**GIVEN TASK**:
For this exercise, write out exactly, and only, the lines running from the line that contains "const tray = new THREE.Group();" through the line that contains "random = np.random.default_rng(seed=7)".
-- Begin AVAILABLE DATA --
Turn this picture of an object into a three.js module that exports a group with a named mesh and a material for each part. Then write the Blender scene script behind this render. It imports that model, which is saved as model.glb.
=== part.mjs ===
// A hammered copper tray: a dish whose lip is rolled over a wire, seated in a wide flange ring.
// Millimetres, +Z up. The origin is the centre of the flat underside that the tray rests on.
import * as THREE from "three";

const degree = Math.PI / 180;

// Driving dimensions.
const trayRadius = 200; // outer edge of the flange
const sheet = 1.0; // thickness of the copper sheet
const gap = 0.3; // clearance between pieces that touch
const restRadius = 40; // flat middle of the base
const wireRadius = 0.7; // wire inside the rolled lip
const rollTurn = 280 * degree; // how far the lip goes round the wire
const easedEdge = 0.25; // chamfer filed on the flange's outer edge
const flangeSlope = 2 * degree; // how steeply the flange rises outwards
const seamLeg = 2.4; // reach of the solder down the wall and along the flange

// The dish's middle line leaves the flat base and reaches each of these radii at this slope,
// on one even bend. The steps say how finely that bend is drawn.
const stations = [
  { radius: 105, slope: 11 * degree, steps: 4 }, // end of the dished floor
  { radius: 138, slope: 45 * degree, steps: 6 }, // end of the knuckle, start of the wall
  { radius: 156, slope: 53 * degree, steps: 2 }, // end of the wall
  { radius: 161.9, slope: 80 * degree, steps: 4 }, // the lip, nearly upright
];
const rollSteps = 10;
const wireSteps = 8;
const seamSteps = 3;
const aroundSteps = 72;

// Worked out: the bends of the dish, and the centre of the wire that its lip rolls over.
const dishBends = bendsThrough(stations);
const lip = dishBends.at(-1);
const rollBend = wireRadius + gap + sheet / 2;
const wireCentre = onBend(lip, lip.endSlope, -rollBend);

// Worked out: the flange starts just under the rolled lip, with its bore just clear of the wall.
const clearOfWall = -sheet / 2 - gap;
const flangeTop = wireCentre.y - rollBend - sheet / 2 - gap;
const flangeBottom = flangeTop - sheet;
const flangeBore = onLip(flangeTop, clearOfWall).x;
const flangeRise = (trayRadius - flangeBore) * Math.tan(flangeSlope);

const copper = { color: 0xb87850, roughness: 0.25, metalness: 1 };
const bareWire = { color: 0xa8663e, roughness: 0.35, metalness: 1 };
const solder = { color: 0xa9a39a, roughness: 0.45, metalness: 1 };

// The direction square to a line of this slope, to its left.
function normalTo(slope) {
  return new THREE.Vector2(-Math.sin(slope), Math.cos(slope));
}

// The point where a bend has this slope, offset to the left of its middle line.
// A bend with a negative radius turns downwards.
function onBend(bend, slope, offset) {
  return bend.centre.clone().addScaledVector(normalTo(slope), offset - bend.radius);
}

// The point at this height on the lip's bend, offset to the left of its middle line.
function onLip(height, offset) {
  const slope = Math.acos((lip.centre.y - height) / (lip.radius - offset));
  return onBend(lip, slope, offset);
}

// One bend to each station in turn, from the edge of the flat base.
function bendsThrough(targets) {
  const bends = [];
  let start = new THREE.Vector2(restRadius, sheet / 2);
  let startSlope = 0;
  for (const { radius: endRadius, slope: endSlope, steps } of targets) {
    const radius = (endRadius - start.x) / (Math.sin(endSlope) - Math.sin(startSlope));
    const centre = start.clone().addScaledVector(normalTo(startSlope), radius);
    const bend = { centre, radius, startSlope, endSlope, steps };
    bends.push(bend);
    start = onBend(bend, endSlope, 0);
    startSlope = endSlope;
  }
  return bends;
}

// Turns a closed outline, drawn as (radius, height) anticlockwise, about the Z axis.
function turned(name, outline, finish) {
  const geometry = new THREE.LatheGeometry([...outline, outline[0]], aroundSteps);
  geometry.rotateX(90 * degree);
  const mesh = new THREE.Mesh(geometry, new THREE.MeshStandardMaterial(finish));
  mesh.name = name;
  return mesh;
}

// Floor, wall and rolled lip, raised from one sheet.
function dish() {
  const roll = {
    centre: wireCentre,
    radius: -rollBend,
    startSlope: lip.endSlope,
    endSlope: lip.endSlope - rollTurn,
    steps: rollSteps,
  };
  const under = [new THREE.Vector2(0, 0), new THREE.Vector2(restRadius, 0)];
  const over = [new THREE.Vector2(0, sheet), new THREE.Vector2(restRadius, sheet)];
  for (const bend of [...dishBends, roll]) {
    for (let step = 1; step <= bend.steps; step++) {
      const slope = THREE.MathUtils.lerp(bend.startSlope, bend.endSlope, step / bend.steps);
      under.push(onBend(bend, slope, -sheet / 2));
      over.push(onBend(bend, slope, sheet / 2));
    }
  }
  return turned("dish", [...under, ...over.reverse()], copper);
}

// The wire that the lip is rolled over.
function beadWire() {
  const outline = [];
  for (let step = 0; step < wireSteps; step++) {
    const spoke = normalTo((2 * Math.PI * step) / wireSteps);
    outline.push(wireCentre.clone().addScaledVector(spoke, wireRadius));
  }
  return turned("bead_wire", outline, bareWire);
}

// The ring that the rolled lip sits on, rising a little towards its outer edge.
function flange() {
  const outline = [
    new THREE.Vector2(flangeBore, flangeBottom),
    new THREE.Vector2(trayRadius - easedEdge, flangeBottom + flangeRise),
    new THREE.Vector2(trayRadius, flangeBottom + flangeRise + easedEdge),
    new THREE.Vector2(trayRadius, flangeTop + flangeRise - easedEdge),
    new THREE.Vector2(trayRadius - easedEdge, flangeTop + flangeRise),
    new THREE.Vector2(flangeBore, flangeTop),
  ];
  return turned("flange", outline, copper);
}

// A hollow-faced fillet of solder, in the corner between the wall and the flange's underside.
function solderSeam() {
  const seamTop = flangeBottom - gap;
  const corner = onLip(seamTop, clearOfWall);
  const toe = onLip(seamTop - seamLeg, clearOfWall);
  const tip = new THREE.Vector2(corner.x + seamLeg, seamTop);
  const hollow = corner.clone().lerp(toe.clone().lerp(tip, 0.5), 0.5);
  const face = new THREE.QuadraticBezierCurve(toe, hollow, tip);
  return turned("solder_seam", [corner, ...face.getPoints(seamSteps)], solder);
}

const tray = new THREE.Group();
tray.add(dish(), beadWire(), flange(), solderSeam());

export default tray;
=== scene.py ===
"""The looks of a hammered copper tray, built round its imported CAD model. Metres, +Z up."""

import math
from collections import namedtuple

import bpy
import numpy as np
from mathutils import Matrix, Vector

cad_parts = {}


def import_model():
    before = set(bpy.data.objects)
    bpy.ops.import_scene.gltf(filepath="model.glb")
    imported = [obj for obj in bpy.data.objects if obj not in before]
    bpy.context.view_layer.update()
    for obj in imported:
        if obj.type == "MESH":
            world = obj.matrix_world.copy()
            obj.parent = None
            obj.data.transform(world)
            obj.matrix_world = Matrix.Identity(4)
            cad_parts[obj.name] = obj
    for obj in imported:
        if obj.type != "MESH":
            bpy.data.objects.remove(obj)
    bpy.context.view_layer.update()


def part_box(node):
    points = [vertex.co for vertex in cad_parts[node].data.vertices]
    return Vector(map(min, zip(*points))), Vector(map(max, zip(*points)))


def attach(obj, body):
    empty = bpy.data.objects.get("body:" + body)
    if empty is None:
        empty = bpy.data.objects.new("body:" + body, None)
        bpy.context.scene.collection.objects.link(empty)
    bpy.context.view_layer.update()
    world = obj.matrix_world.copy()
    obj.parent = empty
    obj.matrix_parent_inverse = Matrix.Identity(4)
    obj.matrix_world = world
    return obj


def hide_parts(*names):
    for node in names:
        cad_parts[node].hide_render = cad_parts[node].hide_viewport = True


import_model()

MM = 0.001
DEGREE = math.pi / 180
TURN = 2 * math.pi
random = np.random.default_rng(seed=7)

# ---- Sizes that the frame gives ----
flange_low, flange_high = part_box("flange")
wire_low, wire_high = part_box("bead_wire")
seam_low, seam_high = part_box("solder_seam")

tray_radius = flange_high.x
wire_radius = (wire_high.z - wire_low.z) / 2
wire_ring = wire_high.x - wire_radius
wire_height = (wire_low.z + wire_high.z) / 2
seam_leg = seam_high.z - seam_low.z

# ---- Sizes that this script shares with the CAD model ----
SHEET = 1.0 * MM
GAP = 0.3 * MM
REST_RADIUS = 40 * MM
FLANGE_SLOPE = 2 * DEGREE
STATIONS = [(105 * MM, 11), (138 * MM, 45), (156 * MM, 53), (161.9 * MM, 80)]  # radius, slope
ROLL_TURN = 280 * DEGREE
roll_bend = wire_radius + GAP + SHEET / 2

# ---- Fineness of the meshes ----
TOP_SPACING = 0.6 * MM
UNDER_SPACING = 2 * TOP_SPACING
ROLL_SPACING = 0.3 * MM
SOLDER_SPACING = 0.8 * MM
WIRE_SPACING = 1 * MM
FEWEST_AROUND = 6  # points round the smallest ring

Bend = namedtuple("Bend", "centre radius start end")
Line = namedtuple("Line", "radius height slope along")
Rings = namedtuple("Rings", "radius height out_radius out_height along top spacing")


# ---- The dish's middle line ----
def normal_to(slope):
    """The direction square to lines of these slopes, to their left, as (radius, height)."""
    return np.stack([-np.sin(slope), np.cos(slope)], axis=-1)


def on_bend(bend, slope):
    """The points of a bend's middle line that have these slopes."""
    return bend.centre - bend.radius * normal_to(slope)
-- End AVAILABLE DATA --
-- Begin AVAILABLE DATA --
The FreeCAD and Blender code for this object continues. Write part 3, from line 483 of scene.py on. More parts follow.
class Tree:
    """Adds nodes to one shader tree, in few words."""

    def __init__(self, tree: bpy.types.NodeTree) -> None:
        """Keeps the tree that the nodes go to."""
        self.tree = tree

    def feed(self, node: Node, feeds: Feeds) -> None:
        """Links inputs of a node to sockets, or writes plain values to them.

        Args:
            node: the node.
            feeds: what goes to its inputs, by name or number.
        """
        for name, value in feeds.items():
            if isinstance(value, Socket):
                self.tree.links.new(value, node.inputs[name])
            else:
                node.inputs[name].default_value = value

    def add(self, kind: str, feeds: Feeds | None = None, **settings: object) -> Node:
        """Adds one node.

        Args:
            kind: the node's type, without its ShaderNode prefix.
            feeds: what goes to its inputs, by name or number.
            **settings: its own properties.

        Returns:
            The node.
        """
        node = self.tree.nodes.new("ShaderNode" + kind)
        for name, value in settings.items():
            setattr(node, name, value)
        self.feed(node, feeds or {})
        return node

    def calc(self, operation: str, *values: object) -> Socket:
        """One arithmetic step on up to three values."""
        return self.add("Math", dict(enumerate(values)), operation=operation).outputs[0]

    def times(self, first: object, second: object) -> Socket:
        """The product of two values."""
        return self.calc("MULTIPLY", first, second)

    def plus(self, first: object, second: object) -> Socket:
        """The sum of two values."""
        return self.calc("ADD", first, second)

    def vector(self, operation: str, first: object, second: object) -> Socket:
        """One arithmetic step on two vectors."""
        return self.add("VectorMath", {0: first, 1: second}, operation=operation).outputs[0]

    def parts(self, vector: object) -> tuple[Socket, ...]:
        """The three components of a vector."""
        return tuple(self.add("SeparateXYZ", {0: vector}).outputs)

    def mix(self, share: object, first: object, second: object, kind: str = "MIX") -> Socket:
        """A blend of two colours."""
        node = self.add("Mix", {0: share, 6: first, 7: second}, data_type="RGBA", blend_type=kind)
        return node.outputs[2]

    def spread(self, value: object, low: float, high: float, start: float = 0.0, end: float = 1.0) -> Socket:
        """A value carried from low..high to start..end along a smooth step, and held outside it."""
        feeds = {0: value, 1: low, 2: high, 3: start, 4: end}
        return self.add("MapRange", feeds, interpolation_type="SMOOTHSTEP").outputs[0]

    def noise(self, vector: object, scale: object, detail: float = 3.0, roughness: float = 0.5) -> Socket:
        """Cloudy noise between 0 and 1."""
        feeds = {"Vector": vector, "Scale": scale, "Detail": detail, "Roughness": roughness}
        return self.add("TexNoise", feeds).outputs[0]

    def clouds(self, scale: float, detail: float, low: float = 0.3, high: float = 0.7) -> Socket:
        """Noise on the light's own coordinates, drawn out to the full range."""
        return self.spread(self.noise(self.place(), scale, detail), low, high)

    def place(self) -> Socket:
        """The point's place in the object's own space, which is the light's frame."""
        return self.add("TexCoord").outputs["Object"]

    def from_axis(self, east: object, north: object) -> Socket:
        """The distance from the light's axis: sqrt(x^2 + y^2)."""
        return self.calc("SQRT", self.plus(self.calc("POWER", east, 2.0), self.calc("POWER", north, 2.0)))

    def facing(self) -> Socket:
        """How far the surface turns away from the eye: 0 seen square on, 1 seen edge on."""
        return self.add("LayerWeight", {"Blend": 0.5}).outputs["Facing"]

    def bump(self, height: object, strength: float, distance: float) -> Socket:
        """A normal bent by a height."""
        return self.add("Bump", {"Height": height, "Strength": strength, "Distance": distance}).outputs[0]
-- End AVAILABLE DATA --
-- Begin AVAILABLE DATA --
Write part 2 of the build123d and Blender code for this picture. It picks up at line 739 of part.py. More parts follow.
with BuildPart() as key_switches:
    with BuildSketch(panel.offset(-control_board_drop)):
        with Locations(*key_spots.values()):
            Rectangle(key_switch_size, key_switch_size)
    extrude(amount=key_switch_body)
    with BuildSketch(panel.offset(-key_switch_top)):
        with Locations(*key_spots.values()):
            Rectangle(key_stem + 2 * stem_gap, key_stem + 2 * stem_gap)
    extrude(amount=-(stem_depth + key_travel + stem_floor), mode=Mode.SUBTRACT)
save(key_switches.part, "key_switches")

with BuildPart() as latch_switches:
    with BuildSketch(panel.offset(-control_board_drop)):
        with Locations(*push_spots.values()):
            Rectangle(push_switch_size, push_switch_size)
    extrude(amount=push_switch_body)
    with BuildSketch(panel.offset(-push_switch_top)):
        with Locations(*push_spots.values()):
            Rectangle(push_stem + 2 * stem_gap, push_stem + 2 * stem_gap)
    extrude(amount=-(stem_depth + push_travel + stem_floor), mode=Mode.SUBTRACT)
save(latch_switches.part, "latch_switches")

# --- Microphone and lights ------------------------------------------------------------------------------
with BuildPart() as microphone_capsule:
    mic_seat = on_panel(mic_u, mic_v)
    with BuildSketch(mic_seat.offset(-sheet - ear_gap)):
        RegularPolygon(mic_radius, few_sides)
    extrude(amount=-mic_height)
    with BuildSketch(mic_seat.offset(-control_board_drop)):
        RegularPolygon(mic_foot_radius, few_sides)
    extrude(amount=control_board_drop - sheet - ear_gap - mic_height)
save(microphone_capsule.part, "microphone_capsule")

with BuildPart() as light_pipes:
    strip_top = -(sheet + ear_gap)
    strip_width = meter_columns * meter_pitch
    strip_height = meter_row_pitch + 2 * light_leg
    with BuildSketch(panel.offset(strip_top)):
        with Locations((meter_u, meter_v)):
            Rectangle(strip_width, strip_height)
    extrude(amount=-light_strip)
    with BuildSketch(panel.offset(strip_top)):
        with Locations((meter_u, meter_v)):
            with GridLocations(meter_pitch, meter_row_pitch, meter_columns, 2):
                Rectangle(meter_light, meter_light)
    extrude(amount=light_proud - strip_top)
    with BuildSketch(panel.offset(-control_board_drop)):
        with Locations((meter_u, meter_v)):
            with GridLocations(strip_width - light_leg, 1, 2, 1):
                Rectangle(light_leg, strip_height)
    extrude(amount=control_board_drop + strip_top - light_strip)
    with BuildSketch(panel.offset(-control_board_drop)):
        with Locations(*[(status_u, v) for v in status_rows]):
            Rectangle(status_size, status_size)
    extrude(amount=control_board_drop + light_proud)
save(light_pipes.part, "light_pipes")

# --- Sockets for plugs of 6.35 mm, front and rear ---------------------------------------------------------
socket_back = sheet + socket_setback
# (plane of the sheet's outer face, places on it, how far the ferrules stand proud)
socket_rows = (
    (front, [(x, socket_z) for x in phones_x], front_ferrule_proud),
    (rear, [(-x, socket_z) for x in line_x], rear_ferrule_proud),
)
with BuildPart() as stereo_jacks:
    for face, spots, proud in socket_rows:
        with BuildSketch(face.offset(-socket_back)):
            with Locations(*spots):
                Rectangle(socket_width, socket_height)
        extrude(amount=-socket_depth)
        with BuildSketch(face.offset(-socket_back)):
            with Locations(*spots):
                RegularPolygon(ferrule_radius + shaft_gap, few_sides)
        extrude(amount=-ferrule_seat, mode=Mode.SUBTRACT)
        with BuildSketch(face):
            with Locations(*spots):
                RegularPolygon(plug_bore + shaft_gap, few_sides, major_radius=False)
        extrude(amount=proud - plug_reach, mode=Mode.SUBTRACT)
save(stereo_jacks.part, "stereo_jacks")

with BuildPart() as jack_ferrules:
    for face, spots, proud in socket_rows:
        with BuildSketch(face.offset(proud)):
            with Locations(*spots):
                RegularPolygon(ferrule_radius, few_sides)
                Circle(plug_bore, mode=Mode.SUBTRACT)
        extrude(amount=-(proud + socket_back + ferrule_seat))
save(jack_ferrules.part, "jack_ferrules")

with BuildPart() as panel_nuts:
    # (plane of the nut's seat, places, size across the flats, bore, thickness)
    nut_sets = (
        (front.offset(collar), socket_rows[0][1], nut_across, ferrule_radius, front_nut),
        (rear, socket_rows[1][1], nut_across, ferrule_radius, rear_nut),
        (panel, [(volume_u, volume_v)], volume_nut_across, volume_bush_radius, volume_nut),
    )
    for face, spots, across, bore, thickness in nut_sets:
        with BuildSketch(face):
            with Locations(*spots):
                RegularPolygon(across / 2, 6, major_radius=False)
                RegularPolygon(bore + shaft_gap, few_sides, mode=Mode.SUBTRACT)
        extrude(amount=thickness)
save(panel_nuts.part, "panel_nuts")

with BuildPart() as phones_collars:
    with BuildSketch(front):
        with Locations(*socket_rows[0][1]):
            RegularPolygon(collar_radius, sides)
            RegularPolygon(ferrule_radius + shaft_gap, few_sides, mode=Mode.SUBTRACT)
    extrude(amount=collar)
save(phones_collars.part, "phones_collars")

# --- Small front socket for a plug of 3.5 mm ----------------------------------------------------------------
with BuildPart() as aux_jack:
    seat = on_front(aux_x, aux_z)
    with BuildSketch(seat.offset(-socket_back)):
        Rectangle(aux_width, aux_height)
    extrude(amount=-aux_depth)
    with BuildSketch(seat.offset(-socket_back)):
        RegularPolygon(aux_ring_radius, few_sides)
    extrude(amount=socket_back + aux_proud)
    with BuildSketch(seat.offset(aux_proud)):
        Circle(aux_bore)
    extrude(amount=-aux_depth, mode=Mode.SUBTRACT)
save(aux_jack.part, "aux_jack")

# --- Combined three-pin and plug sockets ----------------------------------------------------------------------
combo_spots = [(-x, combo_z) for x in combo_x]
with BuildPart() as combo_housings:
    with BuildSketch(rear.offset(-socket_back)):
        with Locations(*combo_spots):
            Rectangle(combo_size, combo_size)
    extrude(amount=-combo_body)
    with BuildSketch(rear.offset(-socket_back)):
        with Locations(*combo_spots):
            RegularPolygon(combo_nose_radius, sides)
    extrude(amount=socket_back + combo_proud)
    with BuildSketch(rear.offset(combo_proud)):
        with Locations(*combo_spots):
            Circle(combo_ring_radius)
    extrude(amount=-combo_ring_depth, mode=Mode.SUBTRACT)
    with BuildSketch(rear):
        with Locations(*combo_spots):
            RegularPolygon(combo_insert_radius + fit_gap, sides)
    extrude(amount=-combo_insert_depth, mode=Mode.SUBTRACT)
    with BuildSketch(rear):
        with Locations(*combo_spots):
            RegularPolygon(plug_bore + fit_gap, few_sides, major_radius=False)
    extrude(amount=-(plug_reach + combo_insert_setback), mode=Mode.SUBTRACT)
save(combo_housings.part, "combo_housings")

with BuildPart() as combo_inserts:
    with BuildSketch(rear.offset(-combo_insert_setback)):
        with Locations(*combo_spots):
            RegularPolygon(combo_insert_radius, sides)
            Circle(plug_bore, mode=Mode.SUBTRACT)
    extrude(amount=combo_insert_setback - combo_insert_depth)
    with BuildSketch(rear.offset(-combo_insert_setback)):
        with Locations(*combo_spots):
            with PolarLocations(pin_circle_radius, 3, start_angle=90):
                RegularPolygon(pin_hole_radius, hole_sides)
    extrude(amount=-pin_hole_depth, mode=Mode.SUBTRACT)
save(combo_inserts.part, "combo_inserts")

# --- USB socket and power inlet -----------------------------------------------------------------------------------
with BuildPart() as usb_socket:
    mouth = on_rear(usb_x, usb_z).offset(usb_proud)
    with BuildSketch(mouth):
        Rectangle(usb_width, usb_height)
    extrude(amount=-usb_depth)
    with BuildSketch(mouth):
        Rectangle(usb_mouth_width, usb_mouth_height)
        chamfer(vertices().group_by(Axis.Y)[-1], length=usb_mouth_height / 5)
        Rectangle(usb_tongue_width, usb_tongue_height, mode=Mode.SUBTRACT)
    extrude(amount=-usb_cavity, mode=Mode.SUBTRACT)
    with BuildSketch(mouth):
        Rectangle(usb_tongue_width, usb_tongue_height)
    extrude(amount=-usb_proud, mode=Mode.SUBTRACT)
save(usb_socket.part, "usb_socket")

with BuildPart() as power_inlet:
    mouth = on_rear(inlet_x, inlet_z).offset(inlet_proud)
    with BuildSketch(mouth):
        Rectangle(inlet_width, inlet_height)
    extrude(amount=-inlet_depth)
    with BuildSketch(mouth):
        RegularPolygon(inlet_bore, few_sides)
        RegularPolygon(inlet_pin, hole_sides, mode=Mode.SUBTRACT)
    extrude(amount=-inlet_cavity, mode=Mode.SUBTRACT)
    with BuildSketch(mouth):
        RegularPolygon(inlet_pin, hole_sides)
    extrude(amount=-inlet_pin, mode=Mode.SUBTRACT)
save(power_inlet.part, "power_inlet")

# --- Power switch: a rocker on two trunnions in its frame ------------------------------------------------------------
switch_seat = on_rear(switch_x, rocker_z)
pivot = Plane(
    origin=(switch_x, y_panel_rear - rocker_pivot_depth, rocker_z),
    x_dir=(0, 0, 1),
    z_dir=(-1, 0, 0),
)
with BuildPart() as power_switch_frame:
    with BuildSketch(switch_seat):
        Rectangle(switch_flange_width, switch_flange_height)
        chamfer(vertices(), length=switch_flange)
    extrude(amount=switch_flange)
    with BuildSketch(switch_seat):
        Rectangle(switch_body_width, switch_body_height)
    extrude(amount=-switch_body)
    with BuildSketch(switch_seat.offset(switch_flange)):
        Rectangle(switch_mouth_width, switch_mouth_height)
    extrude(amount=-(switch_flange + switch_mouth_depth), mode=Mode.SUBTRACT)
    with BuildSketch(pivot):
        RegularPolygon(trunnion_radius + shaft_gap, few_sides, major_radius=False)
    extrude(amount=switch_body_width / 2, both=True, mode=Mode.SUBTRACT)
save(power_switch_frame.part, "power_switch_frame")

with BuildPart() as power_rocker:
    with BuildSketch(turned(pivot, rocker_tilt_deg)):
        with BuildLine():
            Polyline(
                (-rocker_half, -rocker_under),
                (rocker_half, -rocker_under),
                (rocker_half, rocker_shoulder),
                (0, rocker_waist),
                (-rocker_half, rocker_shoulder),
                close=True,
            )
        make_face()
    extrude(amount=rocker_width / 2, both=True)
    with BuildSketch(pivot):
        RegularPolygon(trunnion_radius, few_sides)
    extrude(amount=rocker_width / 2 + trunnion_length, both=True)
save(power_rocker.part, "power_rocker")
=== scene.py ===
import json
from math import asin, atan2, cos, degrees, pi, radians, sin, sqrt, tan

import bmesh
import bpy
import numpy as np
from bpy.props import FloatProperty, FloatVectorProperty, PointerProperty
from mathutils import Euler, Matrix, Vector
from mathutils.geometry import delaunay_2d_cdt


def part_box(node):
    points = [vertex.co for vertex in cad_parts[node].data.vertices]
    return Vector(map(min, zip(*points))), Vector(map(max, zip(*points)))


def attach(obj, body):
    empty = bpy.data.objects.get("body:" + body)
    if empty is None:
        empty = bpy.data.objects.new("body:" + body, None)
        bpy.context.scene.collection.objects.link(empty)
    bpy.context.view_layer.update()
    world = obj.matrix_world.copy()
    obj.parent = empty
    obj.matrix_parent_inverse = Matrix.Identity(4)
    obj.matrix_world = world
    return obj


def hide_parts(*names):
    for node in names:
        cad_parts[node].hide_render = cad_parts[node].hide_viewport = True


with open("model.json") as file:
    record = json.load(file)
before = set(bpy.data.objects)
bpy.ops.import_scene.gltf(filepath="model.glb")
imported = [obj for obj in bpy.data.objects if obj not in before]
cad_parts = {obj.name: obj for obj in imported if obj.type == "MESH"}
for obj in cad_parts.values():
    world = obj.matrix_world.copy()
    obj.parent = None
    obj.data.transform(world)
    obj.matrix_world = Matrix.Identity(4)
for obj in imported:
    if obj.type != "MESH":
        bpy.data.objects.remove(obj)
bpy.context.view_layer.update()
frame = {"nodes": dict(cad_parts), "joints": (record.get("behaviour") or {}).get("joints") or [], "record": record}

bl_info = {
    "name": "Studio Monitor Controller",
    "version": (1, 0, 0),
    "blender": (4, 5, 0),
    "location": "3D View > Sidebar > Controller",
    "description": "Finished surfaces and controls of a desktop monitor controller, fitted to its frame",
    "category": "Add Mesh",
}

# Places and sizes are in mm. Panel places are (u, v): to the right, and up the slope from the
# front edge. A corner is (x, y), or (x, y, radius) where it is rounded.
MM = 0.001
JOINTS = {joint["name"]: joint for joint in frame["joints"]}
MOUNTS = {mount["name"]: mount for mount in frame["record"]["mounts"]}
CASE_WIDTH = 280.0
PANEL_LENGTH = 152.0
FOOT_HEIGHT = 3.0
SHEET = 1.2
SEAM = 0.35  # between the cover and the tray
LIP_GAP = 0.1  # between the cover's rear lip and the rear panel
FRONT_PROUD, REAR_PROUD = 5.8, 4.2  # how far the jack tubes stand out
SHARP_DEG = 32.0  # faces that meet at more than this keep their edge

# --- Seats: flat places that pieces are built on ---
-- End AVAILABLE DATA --
**ANSWER TO THE TASK**:
const tray = new THREE.Group();
tray.add(dish(), beadWire(), flange(), solderSeam());

export default tray;
=== scene.py ===
"""The looks of a hammered copper tray, built round its imported CAD model. Metres, +Z up."""

import math
from collections import namedtuple

import bpy
import numpy as np
from mathutils import Matrix, Vector

cad_parts = {}


def import_model():
    before = set(bpy.data.objects)
    bpy.ops.import_scene.gltf(filepath="model.glb")
    imported = [obj for obj in bpy.data.objects if obj not in before]
    bpy.context.view_layer.update()
    for obj in imported:
        if obj.type == "MESH":
            world = obj.matrix_world.copy()
            obj.parent = None
            obj.data.transform(world)
            obj.matrix_world = Matrix.Identity(4)
            cad_parts[obj.name] = obj
    for obj in imported:
        if obj.type != "MESH":
            bpy.data.objects.remove(obj)
    bpy.context.view_layer.update()


def part_box(node):
    points = [vertex.co for vertex in cad_parts[node].data.vertices]
    return Vector(map(min, zip(*points))), Vector(map(max, zip(*points)))


def attach(obj, body):
    empty = bpy.data.objects.get("body:" + body)
    if empty is None:
        empty = bpy.data.objects.new("body:" + body, None)
        bpy.context.scene.collection.objects.link(empty)
    bpy.context.view_layer.update()
    world = obj.matrix_world.copy()
    obj.parent = empty
    obj.matrix_parent_inverse = Matrix.Identity(4)
    obj.matrix_world = world
    return obj


def hide_parts(*names):
    for node in names:
        cad_parts[node].hide_render = cad_parts[node].hide_viewport = True


import_model()

MM = 0.001
DEGREE = math.pi / 180
TURN = 2 * math.pi
random = np.random.default_rng(seed=7)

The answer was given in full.